Toronto

Toronto home sales up 18.9% in May from last year, TREB report says

The Toronto Real Estate Board says the market is shifting to favour sellers as the number of home sales jumped in May and the number of listings barely budged.

Market beginning to favour sellers, number of listings is lagging, says Toronto Real Estate Board

The Toronto Real Estate Board says there were 9,989 sales in May, up 18.9 per cent from the 15-year low in May 2018, while listings grew by only 0.8 per cent to 19,386. (Graeme Roy/Canadian Press)

Toronto's housing market could be shifting to favour sellers as home sales growth outpaces listings growth, the Toronto Real Estate Board said Wednesday.

There were 9,989 sales in May, up 18.9 per cent from the 15-year low for the month hit last year, while listings grew by only 0.8 per cent to 19,386.

The increase in May follows a 16.8 per cent jump in year-over-year sales in April.

"After a sluggish start to 2019, the second quarter appears to be reflecting a positive shift in consumer sentiment," TREB president Garry Bhaura said.

A tightening market helped lead to a 3.6 per cent year-over-year increase in the average selling price for all housing types to $838,540, compared with a 1.9 per cent increase in April and 0.5 per cent for March, the board said.

Condos saw the largest price increase at 4.9 per cent to $590,876, while the average detached home prices rose by 1.1 per cent to $1.04 million. Condo sales, meanwhile, lagged in growth with a 6.4 per cent increase in sales for May, compared with a 25.1 per cent increase in detached home sales.

The single-digit price increases are largely sustainable, but if listings continue to lag it could accelerate price growth, the board said.

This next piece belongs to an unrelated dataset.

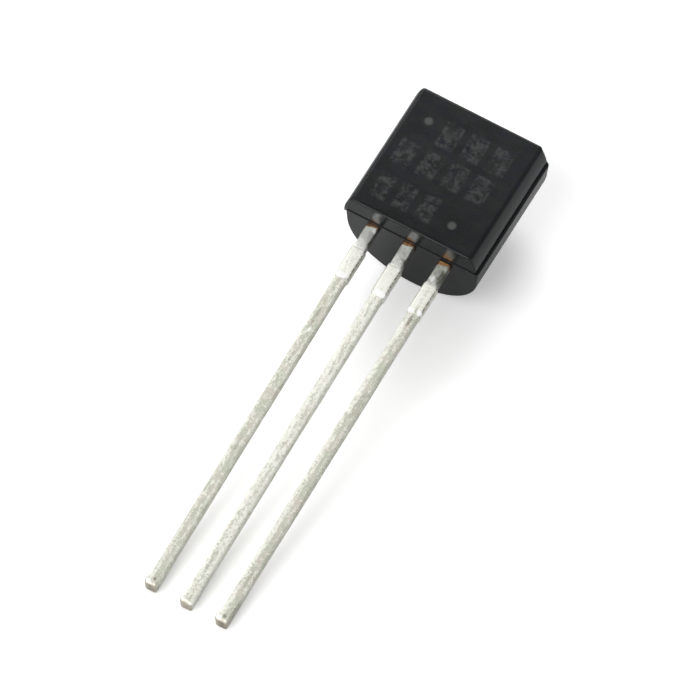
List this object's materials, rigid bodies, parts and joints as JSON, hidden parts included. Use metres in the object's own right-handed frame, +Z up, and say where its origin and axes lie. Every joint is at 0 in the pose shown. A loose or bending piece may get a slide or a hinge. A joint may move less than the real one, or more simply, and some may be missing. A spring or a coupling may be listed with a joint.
{
  "type": "silicon controlled rectifier",
  "caption": "Small through-hole silicon controlled rectifier: a black D-section moulded body with a flat face and a row of long flat tinned leads, lying flat side up.",
  "frame": {"origin": "on the ground under the middle of the resting part's box", "axes": "+X across the leads from the cathode side to the anode side, +Y from the lead tips towards the moulded body, +Z up"},
  "size_m": [0.0048, 0.0186, 0.0041],
  "materials": {
    "moulding": null,
    "tinned_lead": "dull mottled tin plate on copper, bare copper for a short way at the moulding",
    "silicon": "polished silicon",
    "solder": "soft solder",
    "bond_wire": "drawn aluminium wire"
  },
  "bodies": {
    "root": {"moulded_body": "moulding", "cathode_lead": "tinned_lead", "gate_lead": "tinned_lead", "anode_lead": "tinned_lead", "thyristor_die": "silicon", "die_solder": "solder", "cathode_wire": "bond_wire", "gate_wire": "bond_wire"}
  },
  "joints": []
}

Home sales in May, while up from last year, were still off the average of 10,300 for the month for the previous 10 years.

"Sales activity continues to be below the longer-term norm," Bhaura said in a statement.

Many households aren't listing their homes because they don't feel there are housing options available to better meet their needs, the board said.

Buyers, meanwhile are still coming to terms with more stringent mortgage stress test rules and the lack of listings, it said.